[Recorded data]
>> START
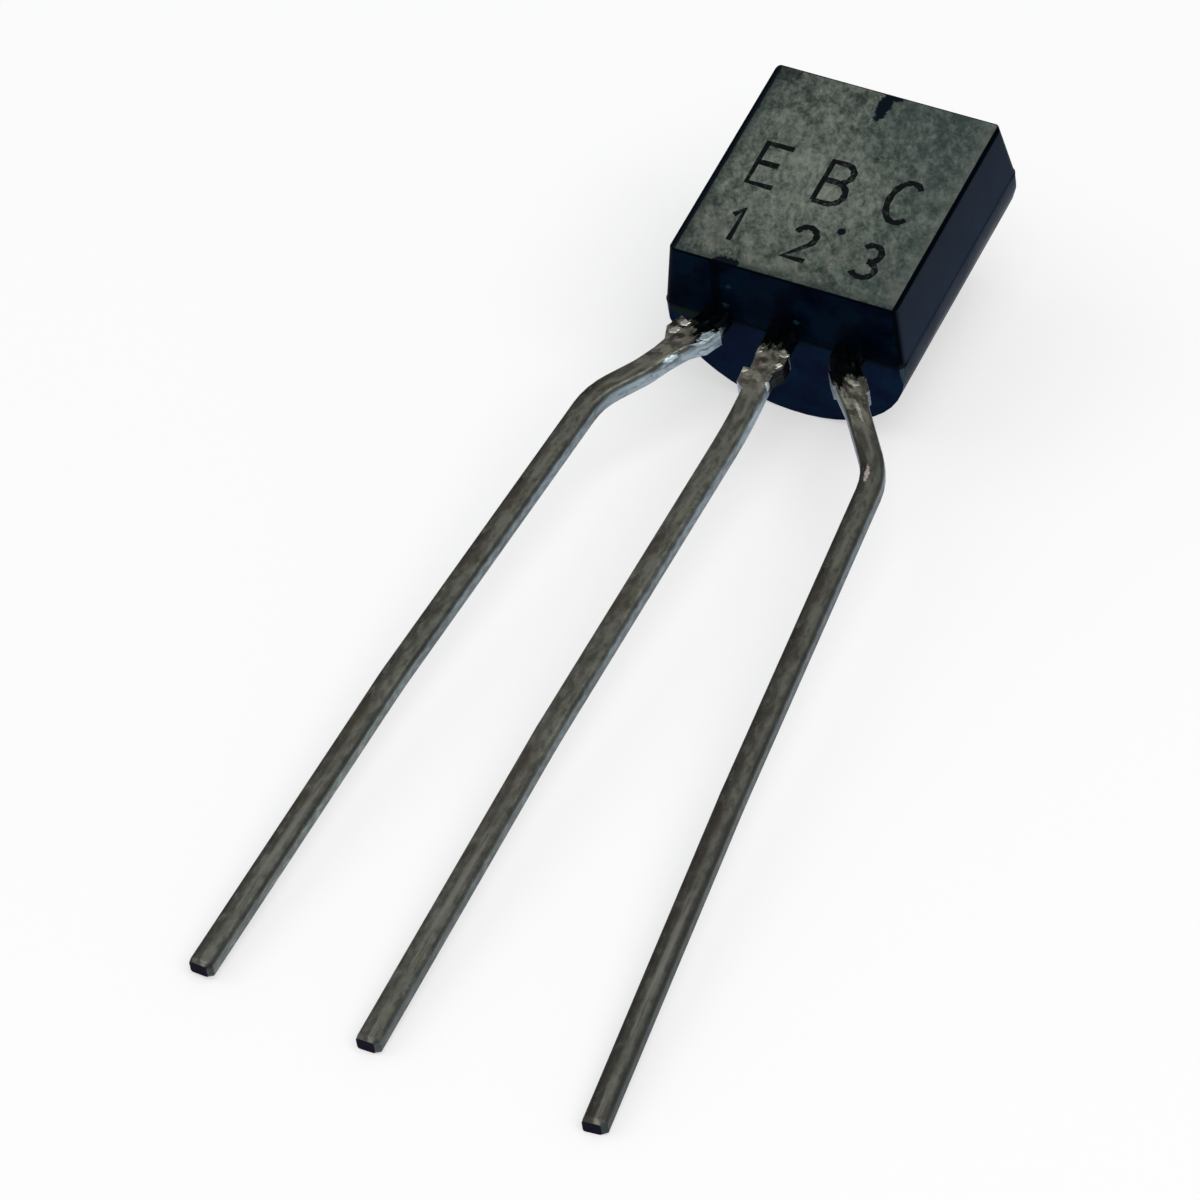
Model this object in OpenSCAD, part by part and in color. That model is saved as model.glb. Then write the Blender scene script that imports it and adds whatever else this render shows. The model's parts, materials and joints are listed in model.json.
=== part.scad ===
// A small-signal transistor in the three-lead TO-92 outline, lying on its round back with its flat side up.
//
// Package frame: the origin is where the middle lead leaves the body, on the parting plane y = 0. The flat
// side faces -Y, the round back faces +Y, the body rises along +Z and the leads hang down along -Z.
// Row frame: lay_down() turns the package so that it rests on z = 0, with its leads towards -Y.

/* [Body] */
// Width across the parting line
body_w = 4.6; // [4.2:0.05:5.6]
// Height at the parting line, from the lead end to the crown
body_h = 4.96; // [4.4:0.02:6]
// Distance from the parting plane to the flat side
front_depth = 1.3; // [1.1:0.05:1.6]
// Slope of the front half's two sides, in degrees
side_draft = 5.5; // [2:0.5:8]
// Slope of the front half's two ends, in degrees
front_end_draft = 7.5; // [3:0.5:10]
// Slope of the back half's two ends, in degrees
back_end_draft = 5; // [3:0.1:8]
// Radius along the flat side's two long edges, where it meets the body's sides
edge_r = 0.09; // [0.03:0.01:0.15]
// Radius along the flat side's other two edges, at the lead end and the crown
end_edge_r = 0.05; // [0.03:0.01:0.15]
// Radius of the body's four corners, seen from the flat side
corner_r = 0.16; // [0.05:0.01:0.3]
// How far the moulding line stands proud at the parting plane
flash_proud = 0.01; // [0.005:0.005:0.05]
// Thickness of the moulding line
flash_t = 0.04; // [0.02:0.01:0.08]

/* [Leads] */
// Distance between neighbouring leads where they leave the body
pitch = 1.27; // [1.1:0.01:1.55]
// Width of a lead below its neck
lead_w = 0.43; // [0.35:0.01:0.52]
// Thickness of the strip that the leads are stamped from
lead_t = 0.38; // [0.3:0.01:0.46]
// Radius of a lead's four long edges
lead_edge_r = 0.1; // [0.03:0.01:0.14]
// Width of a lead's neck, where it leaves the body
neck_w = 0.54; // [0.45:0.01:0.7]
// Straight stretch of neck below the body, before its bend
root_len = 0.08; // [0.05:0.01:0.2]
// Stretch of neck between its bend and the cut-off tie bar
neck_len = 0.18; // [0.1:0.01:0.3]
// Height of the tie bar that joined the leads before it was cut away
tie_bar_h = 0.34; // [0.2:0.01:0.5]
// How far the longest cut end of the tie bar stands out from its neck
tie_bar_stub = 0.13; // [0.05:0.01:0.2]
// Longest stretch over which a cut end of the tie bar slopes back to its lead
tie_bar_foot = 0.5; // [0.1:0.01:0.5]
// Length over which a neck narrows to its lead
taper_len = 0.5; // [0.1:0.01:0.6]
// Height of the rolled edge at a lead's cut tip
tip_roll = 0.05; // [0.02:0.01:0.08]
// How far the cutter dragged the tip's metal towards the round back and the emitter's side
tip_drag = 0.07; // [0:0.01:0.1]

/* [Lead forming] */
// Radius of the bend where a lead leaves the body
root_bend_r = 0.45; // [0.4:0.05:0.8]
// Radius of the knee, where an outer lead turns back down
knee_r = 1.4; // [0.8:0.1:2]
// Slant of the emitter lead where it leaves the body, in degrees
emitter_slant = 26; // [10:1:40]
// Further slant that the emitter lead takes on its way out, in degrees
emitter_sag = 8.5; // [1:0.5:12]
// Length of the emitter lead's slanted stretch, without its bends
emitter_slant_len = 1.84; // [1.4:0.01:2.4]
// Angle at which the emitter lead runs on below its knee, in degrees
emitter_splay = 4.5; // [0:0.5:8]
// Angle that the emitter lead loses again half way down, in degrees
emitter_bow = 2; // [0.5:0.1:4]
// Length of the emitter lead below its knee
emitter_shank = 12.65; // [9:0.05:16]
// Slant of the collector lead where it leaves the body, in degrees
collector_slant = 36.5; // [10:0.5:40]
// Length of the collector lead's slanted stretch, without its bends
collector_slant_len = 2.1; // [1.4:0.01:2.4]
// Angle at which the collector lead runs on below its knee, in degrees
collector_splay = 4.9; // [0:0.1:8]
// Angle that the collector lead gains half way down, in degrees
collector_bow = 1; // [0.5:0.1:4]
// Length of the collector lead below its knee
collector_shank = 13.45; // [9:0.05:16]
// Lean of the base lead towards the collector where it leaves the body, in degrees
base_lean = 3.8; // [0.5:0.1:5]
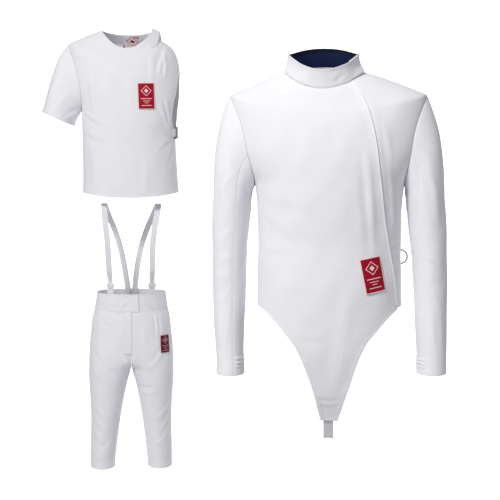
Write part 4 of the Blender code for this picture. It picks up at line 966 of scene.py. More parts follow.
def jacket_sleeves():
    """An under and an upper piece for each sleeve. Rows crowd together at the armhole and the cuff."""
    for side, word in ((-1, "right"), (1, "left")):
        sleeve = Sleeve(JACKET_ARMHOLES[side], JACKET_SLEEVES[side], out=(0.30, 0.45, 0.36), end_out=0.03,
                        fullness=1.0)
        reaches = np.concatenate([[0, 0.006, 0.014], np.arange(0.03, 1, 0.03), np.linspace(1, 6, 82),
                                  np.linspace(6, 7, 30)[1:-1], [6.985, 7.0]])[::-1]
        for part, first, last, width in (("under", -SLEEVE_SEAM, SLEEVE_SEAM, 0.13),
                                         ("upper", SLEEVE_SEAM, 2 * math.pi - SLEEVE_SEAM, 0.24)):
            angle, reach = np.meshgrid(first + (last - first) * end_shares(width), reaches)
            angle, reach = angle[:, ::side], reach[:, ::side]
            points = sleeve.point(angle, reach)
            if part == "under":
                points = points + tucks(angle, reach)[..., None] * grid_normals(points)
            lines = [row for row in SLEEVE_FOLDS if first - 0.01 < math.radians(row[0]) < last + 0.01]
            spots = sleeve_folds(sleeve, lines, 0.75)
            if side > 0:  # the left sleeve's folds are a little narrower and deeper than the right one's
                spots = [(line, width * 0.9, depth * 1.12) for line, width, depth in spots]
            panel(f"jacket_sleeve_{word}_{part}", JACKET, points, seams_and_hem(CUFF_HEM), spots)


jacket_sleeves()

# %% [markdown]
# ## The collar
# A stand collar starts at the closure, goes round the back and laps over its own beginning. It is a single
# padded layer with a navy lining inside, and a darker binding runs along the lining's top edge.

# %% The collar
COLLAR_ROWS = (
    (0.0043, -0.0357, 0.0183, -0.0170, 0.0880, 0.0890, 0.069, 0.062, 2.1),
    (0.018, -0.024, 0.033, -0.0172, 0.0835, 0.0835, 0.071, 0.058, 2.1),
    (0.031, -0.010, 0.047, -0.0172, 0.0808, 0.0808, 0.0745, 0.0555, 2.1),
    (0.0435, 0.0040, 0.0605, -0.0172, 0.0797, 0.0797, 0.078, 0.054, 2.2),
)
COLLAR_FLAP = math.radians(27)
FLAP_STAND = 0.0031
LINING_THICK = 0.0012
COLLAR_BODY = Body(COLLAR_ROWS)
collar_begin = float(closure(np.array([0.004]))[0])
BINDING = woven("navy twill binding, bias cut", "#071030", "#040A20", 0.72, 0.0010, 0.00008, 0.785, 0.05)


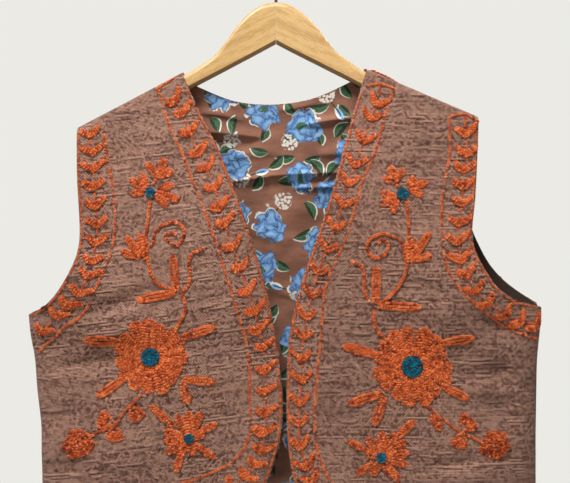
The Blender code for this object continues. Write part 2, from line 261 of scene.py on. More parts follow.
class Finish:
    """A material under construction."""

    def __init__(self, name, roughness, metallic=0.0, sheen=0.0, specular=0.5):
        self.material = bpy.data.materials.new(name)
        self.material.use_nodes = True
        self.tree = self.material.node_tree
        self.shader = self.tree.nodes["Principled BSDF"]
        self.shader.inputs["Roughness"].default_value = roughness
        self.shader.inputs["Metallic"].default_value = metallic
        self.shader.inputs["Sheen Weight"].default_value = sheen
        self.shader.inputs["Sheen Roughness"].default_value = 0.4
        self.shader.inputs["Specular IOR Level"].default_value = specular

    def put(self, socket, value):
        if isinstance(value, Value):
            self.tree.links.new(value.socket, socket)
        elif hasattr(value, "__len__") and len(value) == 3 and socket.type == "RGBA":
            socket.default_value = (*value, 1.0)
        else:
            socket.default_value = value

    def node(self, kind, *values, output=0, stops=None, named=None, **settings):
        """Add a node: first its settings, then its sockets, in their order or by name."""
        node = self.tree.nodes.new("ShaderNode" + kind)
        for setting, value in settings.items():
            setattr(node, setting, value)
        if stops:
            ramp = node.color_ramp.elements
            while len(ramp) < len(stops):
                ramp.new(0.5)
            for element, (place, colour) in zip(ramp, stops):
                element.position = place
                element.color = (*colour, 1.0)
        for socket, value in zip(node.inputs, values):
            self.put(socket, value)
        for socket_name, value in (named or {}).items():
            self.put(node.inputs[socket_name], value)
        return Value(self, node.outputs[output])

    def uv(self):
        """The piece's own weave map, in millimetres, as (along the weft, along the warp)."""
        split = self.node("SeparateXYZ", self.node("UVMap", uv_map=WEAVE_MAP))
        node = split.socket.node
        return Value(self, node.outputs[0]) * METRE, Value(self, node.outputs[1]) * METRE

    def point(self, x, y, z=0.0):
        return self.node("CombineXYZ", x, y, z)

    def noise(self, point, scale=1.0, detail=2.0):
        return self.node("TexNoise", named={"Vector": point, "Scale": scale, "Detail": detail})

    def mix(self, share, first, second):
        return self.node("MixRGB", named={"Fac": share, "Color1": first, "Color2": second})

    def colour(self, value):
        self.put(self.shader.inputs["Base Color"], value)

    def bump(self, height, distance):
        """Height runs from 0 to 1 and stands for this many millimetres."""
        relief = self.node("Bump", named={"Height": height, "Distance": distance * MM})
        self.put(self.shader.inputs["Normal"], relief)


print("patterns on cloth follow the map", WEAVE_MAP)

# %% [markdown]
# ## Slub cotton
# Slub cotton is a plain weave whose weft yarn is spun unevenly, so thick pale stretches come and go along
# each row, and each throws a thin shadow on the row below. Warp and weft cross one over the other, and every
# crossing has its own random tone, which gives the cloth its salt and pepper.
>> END
(Given exercise): Go through the records above and copy every line with the word "materials".

(Worked solution):
Model this object in OpenSCAD, part by part and in color. That model is saved as model.glb. Then write the Blender scene script that imports it and adds whatever else this render shows. The model's parts, materials and joints are listed in model.json.
        self.material = bpy.data.materials.new(name)